## REQUEST
Write the material out again exactly.

━━━━━━━━━━━━━━━━━━━━━━━━━━━━━━

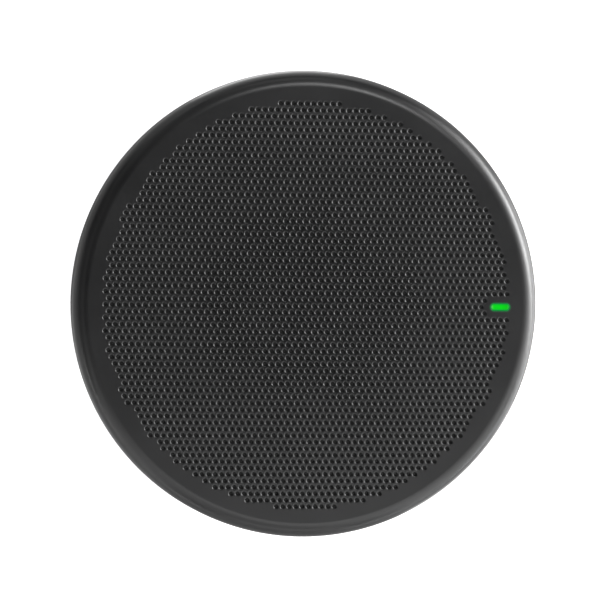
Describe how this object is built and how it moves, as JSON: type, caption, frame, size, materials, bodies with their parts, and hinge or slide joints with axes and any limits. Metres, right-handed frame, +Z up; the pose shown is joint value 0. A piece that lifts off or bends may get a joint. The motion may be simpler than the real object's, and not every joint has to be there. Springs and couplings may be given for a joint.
{
  "type": "conference speakerphone",
  "caption": "Round low table-top conference speakerphone with a perforated black cover, a green status light, side keys and a rear port bay.",
  "frame": {"origin": "on the table under the middle of the rubber foot ring", "axes": "+Z up through the middle of the disc, +X towards the status light, -X towards the port bay, -Y towards the side keys"},
  "size_m": [0.145, 0.145, 0.036],
  "materials": {
    "cover_black": "fine matte textured black polycarbonate",
    "housing_black": "fine matte textured black plastic",
    "cloth_black": "woven acoustic mesh",
    "light_green": "glowing translucent green light pipe",
    "rubber_black": "matte rubber",
    "key_black": "soft matte key plastic",
    "frame_grey": "glass-filled nylon",
    "board_green": "solder-masked circuit board",
    "chip_black": "moulded epoxy",
    "steel": "plated steel",
    "screw_steel": "black zinc plated steel",
    "gold": "gold plated contacts",
    "copper": "enamelled copper",
    "ferrite": "sintered ferrite",
    "paper_black": "pressed paper cone",
    "spider_tan": "resin-treated woven cloth",
    "foam_black": "closed-cell foam",
    "label_grey": "blank printed film",
    "connector_white": "connector plastic",
    "flex_amber": "polyimide flat cable",
    "wire_red": "wire insulation",
    "lamp_clear": "frosted light pipe",
    "can_silver": "drawn aluminium"
  },
  "bodies": {
    "shell": {"top_cover": "cover_black", "lower_housing": "housing_black", "foot_ring": "rubber_black", "seam_gasket": "rubber_black", "grille_cloth": "cloth_black", "status_lens": "light_green", "status_leds": "lamp_clear", "mic_board": "board_green", "mic_capsules": "steel", "mic_boots": "rubber_black", "mic_board_screws": "screw_steel", "flex_connector": "connector_white", "inner_frame": "frame_grey", "driver_basket": "steel", "driver_screws": "screw_steel", "driver_surround": "rubber_black", "driver_spider": "spider_tan", "driver_top_plate": "steel", "driver_magnet": "ferrite", "driver_yoke": "steel", "driver_gasket": "foam_black", "driver_terminals": "connector_white", "speaker_enclosure": "frame_grey", "enclosure_gasket": "foam_black", "enclosure_screws": "screw_steel", "main_board": "board_green", "board_screws": "screw_steel", "processor": "chip_black", "shield_can": "steel", "capacitors": "can_silver", "power_transformer": "ferrite", "board_connectors": "connector_white", "ethernet_jack": "chip_black", "jack_lights": "lamp_clear", "jack_shield": "steel", "jack_contacts": "gold", "usb_c_shell": "steel", "usb_c_tongue": "chip_black", "power_switch": "chip_black", "side_switches": "chip_black", "side_key_board": "board_green", "housing_screws": "screw_steel", "frame_screws": "screw_steel", "speaker_leads": "wire_red", "mic_flex_cable": "flex_amber", "key_flex_cable": "flex_amber", "blank_label": "label_grey"},
    "speaker_cone": {"driver_cone": "paper_black", "driver_dust_cap": "paper_black", "voice_coil": "copper"},
    "volume_down": {"volume_down_key": "key_black", "volume_down_plunger": "connector_white"},
    "mute": {"mute_key": "key_black", "mute_plunger": "connector_white"},
    "volume_up": {"volume_up_key": "key_black", "volume_up_plunger": "connector_white"},
    "power": {"power_key": "key_black", "power_plunger": "connector_white"}
  },
  "joints": [
    {"name": "cone_travel", "type": "slide", "parent": "shell", "child": "speaker_cone", "axis": [0, 0, 1], "range_m": [-0.0015, 0.0015], "stiffness_N_per_m": 1500, "deforming": ["driver_surround", "driver_spider"]},
    {"name": "volume_down_press", "type": "slide", "parent": "shell", "child": "volume_down", "axis": [0, 1, 0], "range_m": [0, 0.0004], "stiffness_N_per_m": 800},
    {"name": "mute_press", "type": "slide", "parent": "shell", "child": "mute", "axis": [0, 1, 0], "range_m": [0, 0.0004], "stiffness_N_per_m": 800},
    {"name": "volume_up_press", "type": "slide", "parent": "shell", "child": "volume_up", "axis": [0, 1, 0], "range_m": [0, 0.0004], "stiffness_N_per_m": 800},
    {"name": "power_press", "type": "slide", "parent": "shell", "child": "power", "axis": [1, 0, 0], "range_m": [0, 0.0004], "stiffness_N_per_m": 800}
  ]
}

━━━━━━━━━━━━━━━━━━━━━━━━━━━━━━

## COMPLETED EXERCISE
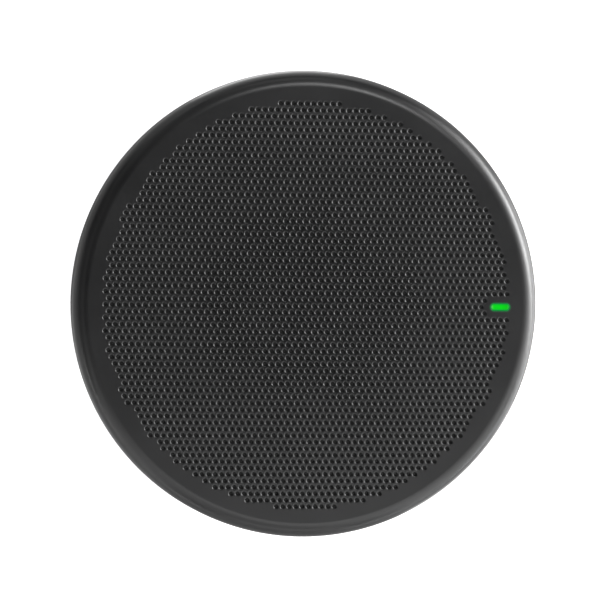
Describe how this object is built and how it moves, as JSON: type, caption, frame, size, materials, bodies with their parts, and hinge or slide joints with axes and any limits. Metres, right-handed frame, +Z up; the pose shown is joint value 0. A piece that lifts off or bends may get a joint. The motion may be simpler than the real object's, and not every joint has to be there. Springs and couplings may be given for a joint.
{
  "type": "conference speakerphone",
  "caption": "Round low table-top conference speakerphone with a perforated black cover, a green status light, side keys and a rear port bay.",
  "frame": {"origin": "on the table under the middle of the rubber foot ring", "axes": "+Z up through the middle of the disc, +X towards the status light, -X towards the port bay, -Y towards the side keys"},
  "size_m": [0.145, 0.145, 0.036],
  "materials": {
    "cover_black": "fine matte textured black polycarbonate",
    "housing_black": "fine matte textured black plastic",
    "cloth_black": "woven acoustic mesh",
    "light_green": "glowing translucent green light pipe",
    "rubber_black": "matte rubber",
    "key_black": "soft matte key plastic",
    "frame_grey": "glass-filled nylon",
    "board_green": "solder-masked circuit board",
    "chip_black": "moulded epoxy",
    "steel": "plated steel",
    "screw_steel": "black zinc plated steel",
    "gold": "gold plated contacts",
    "copper": "enamelled copper",
    "ferrite": "sintered ferrite",
    "paper_black": "pressed paper cone",
    "spider_tan": "resin-treated woven cloth",
    "foam_black": "closed-cell foam",
    "label_grey": "blank printed film",
    "connector_white": "connector plastic",
    "flex_amber": "polyimide flat cable",
    "wire_red": "wire insulation",
    "lamp_clear": "frosted light pipe",
    "can_silver": "drawn aluminium"
  },
  "bodies": {
    "shell": {"top_cover": "cover_black", "lower_housing": "housing_black", "foot_ring": "rubber_black", "seam_gasket": "rubber_black", "grille_cloth": "cloth_black", "status_lens": "light_green", "status_leds": "lamp_clear", "mic_board": "board_green", "mic_capsules": "steel", "mic_boots": "rubber_black", "mic_board_screws": "screw_steel", "flex_connector": "connector_white", "inner_frame": "frame_grey", "driver_basket": "steel", "driver_screws": "screw_steel", "driver_surround": "rubber_black", "driver_spider": "spider_tan", "driver_top_plate": "steel", "driver_magnet": "ferrite", "driver_yoke": "steel", "driver_gasket": "foam_black", "driver_terminals": "connector_white", "speaker_enclosure": "frame_grey", "enclosure_gasket": "foam_black", "enclosure_screws": "screw_steel", "main_board": "board_green", "board_screws": "screw_steel", "processor": "chip_black", "shield_can": "steel", "capacitors": "can_silver", "power_transformer": "ferrite", "board_connectors": "connector_white", "ethernet_jack": "chip_black", "jack_lights": "lamp_clear", "jack_shield": "steel", "jack_contacts": "gold", "usb_c_shell": "steel", "usb_c_tongue": "chip_black", "power_switch": "chip_black", "side_switches": "chip_black", "side_key_board": "board_green", "housing_screws": "screw_steel", "frame_screws": "screw_steel", "speaker_leads": "wire_red", "mic_flex_cable": "flex_amber", "key_flex_cable": "flex_amber", "blank_label": "label_grey"},
    "speaker_cone": {"driver_cone": "paper_black", "driver_dust_cap": "paper_black", "voice_coil": "copper"},
    "volume_down": {"volume_down_key": "key_black", "volume_down_plunger": "connector_white"},
    "mute": {"mute_key": "key_black", "mute_plunger": "connector_white"},
    "volume_up": {"volume_up_key": "key_black", "volume_up_plunger": "connector_white"},
    "power": {"power_key": "key_black", "power_plunger": "connector_white"}
  },
  "joints": [
    {"name": "cone_travel", "type": "slide", "parent": "shell", "child": "speaker_cone", "axis": [0, 0, 1], "range_m": [-0.0015, 0.0015], "stiffness_N_per_m": 1500, "deforming": ["driver_surround", "driver_spider"]},
    {"name": "volume_down_press", "type": "slide", "parent": "shell", "child": "volume_down", "axis": [0, 1, 0], "range_m": [0, 0.0004], "stiffness_N_per_m": 800},
    {"name": "mute_press", "type": "slide", "parent": "shell", "child": "mute", "axis": [0, 1, 0], "range_m": [0, 0.0004], "stiffness_N_per_m": 800},
    {"name": "volume_up_press", "type": "slide", "parent": "shell", "child": "volume_up", "axis": [0, 1, 0], "range_m": [0, 0.0004], "stiffness_N_per_m": 800},
    {"name": "power_press", "type": "slide", "parent": "shell", "child": "power", "axis": [1, 0, 0], "range_m": [0, 0.0004], "stiffness_N_per_m": 800}
  ]
}